§ **Dataset excerpts**:
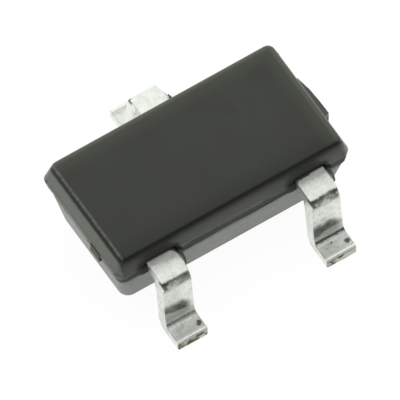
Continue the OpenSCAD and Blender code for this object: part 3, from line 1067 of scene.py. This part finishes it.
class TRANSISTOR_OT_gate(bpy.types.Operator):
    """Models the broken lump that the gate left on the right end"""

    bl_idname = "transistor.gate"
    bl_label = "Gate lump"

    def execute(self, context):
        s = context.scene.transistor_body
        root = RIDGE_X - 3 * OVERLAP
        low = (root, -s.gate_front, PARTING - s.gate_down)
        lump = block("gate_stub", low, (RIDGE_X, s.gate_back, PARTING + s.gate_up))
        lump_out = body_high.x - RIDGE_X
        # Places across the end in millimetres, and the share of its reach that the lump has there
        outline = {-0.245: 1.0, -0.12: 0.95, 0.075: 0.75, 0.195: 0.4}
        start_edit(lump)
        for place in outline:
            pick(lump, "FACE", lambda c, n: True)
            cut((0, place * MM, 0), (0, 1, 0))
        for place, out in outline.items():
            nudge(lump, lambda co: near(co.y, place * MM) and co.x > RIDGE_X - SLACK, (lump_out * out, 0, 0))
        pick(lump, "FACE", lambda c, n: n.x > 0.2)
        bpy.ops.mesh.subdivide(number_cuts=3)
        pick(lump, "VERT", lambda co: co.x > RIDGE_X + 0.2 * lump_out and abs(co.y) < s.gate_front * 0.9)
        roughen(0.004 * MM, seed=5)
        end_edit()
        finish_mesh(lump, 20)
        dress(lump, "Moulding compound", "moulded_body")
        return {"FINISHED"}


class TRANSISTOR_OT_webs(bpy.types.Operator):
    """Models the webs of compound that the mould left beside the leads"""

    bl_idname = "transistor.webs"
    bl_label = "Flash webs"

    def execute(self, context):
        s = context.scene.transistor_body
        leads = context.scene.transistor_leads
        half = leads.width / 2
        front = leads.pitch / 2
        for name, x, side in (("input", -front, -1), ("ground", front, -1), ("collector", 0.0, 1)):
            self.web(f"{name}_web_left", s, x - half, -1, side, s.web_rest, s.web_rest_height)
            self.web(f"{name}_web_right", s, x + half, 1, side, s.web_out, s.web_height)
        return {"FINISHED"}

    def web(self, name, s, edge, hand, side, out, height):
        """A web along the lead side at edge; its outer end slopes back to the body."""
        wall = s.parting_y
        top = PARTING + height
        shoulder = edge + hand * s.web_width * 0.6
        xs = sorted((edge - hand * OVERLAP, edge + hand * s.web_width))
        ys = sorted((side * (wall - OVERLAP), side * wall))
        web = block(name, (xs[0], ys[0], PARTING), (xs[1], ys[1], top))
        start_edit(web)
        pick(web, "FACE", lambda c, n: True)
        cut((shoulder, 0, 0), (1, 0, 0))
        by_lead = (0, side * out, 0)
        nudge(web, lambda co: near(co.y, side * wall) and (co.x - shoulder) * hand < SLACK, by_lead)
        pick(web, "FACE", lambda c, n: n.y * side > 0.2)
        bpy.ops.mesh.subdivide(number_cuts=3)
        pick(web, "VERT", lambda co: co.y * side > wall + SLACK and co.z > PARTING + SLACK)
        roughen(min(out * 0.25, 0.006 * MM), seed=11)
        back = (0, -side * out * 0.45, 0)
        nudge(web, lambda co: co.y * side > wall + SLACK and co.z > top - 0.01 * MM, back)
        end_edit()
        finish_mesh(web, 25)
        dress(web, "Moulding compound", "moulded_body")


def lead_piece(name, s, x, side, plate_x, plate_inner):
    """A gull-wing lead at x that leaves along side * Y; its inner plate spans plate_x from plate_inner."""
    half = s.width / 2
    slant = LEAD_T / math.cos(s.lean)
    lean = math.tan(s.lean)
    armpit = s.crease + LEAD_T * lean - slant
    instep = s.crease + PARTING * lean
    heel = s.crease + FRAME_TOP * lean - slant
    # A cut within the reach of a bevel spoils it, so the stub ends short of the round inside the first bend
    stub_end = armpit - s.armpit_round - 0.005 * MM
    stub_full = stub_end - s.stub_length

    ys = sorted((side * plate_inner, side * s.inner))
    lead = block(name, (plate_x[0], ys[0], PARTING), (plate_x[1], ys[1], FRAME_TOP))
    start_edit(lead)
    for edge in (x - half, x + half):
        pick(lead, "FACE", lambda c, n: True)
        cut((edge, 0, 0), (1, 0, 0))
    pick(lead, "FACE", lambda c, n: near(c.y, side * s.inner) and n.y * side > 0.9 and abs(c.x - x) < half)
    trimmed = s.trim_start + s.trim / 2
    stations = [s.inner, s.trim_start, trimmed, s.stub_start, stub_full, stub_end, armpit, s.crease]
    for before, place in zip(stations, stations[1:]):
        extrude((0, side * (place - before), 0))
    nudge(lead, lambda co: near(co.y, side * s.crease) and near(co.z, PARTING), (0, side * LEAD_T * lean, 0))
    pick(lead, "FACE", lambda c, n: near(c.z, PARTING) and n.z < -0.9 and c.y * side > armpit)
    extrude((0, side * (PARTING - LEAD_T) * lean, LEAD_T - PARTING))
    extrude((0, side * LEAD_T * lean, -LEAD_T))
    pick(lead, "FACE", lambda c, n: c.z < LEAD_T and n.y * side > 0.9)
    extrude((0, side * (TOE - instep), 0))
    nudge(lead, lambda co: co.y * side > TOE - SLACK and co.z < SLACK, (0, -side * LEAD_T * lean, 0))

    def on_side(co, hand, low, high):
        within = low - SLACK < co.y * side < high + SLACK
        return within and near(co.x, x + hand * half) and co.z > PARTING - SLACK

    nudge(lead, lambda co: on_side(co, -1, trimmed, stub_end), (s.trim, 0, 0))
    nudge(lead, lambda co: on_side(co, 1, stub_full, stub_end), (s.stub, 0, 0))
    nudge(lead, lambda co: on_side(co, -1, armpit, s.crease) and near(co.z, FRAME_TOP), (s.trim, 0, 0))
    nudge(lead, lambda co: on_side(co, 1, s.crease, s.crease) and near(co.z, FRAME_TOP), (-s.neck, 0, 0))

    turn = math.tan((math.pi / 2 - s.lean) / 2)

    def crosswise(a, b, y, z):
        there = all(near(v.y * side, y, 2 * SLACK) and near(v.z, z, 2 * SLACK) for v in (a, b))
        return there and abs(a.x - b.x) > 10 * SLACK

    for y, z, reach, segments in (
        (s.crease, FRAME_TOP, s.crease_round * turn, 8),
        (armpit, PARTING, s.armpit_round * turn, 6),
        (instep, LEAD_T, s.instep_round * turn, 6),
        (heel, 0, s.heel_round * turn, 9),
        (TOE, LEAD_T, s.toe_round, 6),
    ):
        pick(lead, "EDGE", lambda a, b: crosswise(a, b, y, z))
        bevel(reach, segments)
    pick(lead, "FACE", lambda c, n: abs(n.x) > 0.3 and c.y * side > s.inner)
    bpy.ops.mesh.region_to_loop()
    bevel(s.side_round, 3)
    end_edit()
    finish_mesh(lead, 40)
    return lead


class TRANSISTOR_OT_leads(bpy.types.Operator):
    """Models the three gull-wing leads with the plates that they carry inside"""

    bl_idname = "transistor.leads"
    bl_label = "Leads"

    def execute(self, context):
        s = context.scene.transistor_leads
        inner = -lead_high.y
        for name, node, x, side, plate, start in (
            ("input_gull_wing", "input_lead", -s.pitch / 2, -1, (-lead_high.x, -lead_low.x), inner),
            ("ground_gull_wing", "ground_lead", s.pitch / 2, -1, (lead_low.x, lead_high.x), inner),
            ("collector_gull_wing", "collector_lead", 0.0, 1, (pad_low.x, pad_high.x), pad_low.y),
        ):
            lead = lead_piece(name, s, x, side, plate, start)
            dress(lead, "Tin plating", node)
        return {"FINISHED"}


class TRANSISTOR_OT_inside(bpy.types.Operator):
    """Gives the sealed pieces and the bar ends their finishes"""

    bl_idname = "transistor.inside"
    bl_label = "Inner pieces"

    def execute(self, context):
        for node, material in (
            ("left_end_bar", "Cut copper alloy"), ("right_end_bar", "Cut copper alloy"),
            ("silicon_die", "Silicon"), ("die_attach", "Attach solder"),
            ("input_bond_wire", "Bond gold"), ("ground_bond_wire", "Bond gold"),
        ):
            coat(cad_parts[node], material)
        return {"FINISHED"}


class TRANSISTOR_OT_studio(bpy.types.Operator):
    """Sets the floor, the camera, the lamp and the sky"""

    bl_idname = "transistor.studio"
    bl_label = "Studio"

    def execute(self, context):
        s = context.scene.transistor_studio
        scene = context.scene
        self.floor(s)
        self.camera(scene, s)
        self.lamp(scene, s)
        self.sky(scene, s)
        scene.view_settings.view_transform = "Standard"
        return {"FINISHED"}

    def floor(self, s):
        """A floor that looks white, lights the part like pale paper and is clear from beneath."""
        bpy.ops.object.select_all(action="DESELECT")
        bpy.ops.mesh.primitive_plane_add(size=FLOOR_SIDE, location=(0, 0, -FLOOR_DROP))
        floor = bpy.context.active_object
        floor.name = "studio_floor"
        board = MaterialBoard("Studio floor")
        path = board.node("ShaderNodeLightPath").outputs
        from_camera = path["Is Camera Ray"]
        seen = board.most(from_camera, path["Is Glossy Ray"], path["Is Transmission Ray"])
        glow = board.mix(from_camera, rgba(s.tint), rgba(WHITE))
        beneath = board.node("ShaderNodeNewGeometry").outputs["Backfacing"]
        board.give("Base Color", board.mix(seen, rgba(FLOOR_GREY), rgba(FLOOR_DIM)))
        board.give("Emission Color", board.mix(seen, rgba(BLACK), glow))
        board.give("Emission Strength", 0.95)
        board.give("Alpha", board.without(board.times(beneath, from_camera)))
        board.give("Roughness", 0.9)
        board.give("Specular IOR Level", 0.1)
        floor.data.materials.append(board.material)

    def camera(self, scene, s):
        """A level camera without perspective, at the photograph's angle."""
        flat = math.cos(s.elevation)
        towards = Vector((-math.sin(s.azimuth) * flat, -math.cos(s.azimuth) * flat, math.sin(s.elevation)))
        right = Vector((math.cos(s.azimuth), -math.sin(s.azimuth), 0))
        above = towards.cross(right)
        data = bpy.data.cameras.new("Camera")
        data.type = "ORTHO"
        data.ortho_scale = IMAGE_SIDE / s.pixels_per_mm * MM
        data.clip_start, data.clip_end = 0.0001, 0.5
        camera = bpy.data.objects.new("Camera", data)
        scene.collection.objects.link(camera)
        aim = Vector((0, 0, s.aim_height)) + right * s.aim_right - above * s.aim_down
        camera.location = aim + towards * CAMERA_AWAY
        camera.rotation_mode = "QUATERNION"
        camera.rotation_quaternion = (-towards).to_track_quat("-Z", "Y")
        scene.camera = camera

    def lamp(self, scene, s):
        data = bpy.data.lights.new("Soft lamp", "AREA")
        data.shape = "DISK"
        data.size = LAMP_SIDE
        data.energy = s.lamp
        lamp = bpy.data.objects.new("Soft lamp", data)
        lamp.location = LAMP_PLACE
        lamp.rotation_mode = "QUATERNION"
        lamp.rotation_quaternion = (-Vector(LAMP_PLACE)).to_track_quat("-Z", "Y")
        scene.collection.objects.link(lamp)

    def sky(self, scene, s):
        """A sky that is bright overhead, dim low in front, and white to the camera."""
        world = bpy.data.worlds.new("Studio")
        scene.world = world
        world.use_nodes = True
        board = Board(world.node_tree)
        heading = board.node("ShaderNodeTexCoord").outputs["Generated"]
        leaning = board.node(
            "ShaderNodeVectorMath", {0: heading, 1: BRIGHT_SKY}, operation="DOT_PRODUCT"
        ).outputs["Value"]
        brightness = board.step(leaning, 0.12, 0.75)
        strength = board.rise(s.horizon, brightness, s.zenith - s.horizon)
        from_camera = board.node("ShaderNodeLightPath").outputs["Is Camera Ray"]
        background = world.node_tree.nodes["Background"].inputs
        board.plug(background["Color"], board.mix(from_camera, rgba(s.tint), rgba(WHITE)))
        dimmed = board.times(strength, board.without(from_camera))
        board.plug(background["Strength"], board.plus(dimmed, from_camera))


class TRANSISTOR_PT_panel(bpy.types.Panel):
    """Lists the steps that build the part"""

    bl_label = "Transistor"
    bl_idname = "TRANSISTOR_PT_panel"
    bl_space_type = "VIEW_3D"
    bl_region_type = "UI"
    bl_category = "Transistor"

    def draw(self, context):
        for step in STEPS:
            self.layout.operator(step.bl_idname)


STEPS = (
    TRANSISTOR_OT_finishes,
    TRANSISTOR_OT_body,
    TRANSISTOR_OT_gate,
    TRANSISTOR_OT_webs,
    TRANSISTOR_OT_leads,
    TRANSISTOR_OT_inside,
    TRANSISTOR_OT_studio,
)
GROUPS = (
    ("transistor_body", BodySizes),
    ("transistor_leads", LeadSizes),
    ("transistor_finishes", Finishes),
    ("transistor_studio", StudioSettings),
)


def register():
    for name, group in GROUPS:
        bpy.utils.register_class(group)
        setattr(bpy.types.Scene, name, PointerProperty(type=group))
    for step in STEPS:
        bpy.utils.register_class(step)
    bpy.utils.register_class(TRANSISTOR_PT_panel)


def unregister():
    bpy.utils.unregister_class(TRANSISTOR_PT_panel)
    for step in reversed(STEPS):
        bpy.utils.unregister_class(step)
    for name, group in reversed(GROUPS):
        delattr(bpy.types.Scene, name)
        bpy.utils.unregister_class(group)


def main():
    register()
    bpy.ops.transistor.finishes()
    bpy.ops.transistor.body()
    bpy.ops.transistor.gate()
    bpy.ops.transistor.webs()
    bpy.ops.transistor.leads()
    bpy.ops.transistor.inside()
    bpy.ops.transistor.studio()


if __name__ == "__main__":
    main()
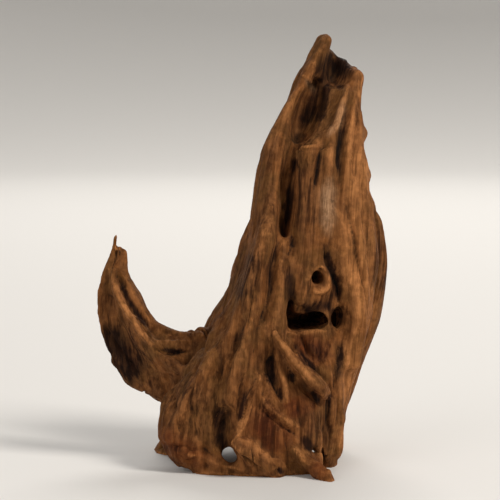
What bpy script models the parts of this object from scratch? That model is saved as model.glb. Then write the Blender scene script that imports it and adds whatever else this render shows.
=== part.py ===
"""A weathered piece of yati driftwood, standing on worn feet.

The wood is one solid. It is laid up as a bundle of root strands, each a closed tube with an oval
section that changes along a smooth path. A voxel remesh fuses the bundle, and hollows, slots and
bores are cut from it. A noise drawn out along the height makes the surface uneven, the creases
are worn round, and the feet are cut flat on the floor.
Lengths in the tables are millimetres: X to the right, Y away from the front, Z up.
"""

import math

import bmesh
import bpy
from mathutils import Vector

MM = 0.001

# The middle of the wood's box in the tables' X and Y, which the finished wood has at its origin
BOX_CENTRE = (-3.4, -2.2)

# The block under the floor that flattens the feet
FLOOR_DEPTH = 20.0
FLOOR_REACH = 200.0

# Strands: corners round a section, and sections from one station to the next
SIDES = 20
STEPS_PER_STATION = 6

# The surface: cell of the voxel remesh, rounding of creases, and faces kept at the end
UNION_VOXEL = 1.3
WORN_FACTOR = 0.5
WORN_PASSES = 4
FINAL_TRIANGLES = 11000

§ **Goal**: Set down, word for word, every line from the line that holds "What bpy script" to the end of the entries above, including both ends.

§ **Solution to this task**:
What bpy script models the parts of this object from scratch? That model is saved as model.glb. Then write the Blender scene script that imports it and adds whatever else this render shows.
=== part.py ===
"""A weathered piece of yati driftwood, standing on worn feet.

The wood is one solid. It is laid up as a bundle of root strands, each a closed tube with an oval
section that changes along a smooth path. A voxel remesh fuses the bundle, and hollows, slots and
bores are cut from it. A noise drawn out along the height makes the surface uneven, the creases
are worn round, and the feet are cut flat on the floor.
Lengths in the tables are millimetres: X to the right, Y away from the front, Z up.
"""

import math

import bmesh
import bpy
from mathutils import Vector

MM = 0.001

# The middle of the wood's box in the tables' X and Y, which the finished wood has at its origin
BOX_CENTRE = (-3.4, -2.2)

# The block under the floor that flattens the feet
FLOOR_DEPTH = 20.0
FLOOR_REACH = 200.0

# Strands: corners round a section, and sections from one station to the next
SIDES = 20
STEPS_PER_STATION = 6

# The surface: cell of the voxel remesh, rounding of creases, and faces kept at the end
UNION_VOXEL = 1.3
WORN_FACTOR = 0.5
WORN_PASSES = 4
FINAL_TRIANGLES = 11000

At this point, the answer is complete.